Here's a complete example using the postgres-cdc connector:

-- Source table with CDC
CREATE TABLE user_changes_source (
    user_id BIGINT,
    username STRING,
    email STRING,
    status STRING,
    created_at TIMESTAMP(6),
    updated_at TIMESTAMP(6),
    PRIMARY KEY (user_id) NOT ENFORCED
) WITH (
    'connector' = 'postgres-cdc',
    'hostname' = 'your-tacnode-host',
    'port' = '5432',
    'username' = 'your_username',
    'password' = 'your_password',
    'database-name' = 'your_database',
    'schema-name' = 'public',
    'table-name' = 'users',
    
    -- Use pre-created slot for better resource management
    'slot.name' = 'flink_cdc_slot',
    
    -- Required decoding plugin
    'decoding.plugin.name' = 'pgoutput',
    
    -- Snapshot mode: 'never' for real-time only, 'initial' for full + incremental
    'debezium.snapshot.mode' = 'never',
    
    -- Use specific publication (optional but recommended)
    'debezium.publication.name' = 'user_changes'
);
 
-- Sink table for processed changes
CREATE TABLE user_activity_log (
    user_id BIGINT,
    change_type STRING,
    old_values STRING,
    new_values STRING,
    change_timestamp TIMESTAMP(6)
) WITH (
    'connector' = 'kafka',
    'topic' = 'user_activity_log',
    'properties.bootstrap.servers' = 'localhost:9092',
    'key.format' = 'json',
    'key.fields' = 'user_id',
    'value.format' = 'debezium-json',
    'value.debezium-json.schema-include' = 'false'
);
 
-- Process CDC events
INSERT INTO user_activity_log
SELECT 
    user_id,
    'UPDATE' as change_type,
    'old_data' as old_values,  -- You can access before/after values
    'new_data' as new_values,
    CURRENT_TIMESTAMP as change_timestamp
FROM user_changes_source;

Monitoring and Performance

Key Metrics to Monitor

  • Throughput: Records processed per second
  • Latency: End-to-end processing time
  • Backpressure: Operator processing capacity
  • Checkpoint Success Rate: State consistency indicators

Logging Configuration

Configure detailed logging for troubleshooting:

# log4j.properties
rootLogger.level = INFO
 
# Flink JDBC connector logging
logger.jdbc.name = org.apache.flink.connector.jdbc
logger.jdbc.level = DEBUG
 
# PostgreSQL driver logging
logger.postgres.name = org.postgresql
logger.postgres.level = INFO
 
# CDC connector logging
logger.cdc.name = com.ververica.cdc
logger.cdc.level = DEBUG

Troubleshooting

Common Type Mapping Issues

Problem: Schema mismatch errors during writes.

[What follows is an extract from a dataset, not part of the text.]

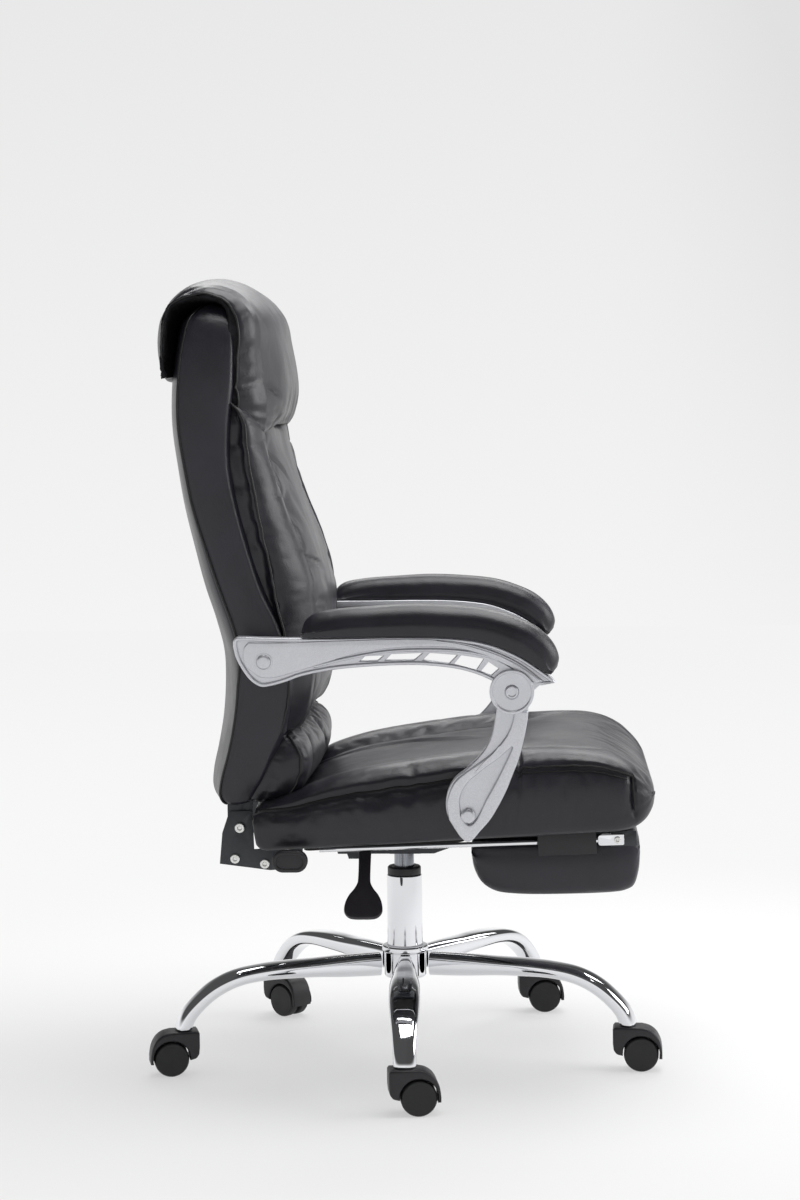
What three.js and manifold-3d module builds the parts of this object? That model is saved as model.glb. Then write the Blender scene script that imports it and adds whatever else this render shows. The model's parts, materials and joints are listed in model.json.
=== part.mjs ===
// Reclining office chair with a footrest that pulls out from under the seat and turns over.
// Millimetres. +X is the way the sitter faces, +Y is the sitter's left, +Z is up.
// Pieces are built around the column's axis at floor level, and the whole chair is then moved so that
// the middle of the underside of its bounding box is the origin.
import * as THREE from "three";
import { mergeVertices } from "three/addons/utils/BufferGeometryUtils.js";
import Module from "manifold-3d";

const wasm = await Module();
wasm.setup();

const radians = THREE.MathUtils.degToRad;

// Clearances that every joint between pieces follows
const gap = 0.3;
const softGap = 1.2;
const runningGap = 0.4;
const overrun = 3;

// Star base
const legCount = 5;
const firstLegAngle = radians(-87.7);
const stemCircleRadius = 325;
const legRise = 74;
const hubRadius = 30;
const hubLipRadius = 33;
const hubLipHeight = 8;
const hubHeight = 45;
const hubDropBelowLegs = 23;

// Casters
const wheelDiameter = 48;
const wheelWidth = 16;
const wheelRimRound = 3;
const wheelDish = 1.5;
const axleDiameter = 8;
const webThickness = 7;
const casterTrail = 17;
const casterHeight = 62;
const hoodWidth = 37;
const hoodNose = 29;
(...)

Solution: Explicitly define types in DDL:

CREATE TABLE orders_sink (
    order_id BIGINT,
    customer_name VARCHAR(255),           -- Specify length
    order_total DECIMAL(10,2),           -- Specify precision
    order_date TIMESTAMP(3),             -- Specify timestamp precision
    metadata_json STRING                 -- Use STRING for JSON data
) WITH (
    'connector' = 'jdbc',
    'url' = 'jdbc:postgresql://your-tacnode-host:5432/orders',
    'table-name' = 'orders'
);

Performance Optimization

Problem: Low throughput or high latency.

Solutions:

  1. Increase parallelism:

    SET parallelism.default = 8;
  2. Optimize batch parameters:

    'sink.buffer-flush.max-rows' = '5000',
    'sink.buffer-flush.interval' = '2s'
  3. Use upsert operations for deduplication:

    INSERT INTO target_table 
    SELECT * FROM source_table
    -- Use UPSERT logic in your INSERT statements

CDC-Specific Issues

Problem: Replication slot lag or storage growth.

Solutions:

  1. Monitor slot lag:

    SELECT slot_name, confirmed_flush_lsn, restart_lsn 
    FROM pg_replication_slots;
  2. Ensure regular checkpointing:

    env.enableCheckpointing(60000); // Checkpoint every minute
  3. Clean up unused slots:

    SELECT pg_drop_replication_slot('unused_slot_name');

Best Practices

Production Deployment

  1. Resource Planning: Size Flink cluster based on expected throughput
  2. Fault Tolerance: Enable checkpointing with appropriate intervals
  3. Monitoring: Implement comprehensive metrics collection
  4. Security: Use SSL connections and credential management
  5. Testing: Validate data quality and performance under load

CDC Best Practices

  1. Pre-create slots with noexport_snapshot for efficiency
  2. Use specific publications to reduce network overhead
  3. Monitor slot lag to prevent storage issues
  4. Plan for schema evolution in your processing logic

This integration enables powerful real-time analytics and data processing workflows while leveraging Tacnode's distributed architecture and PostgreSQL compatibility.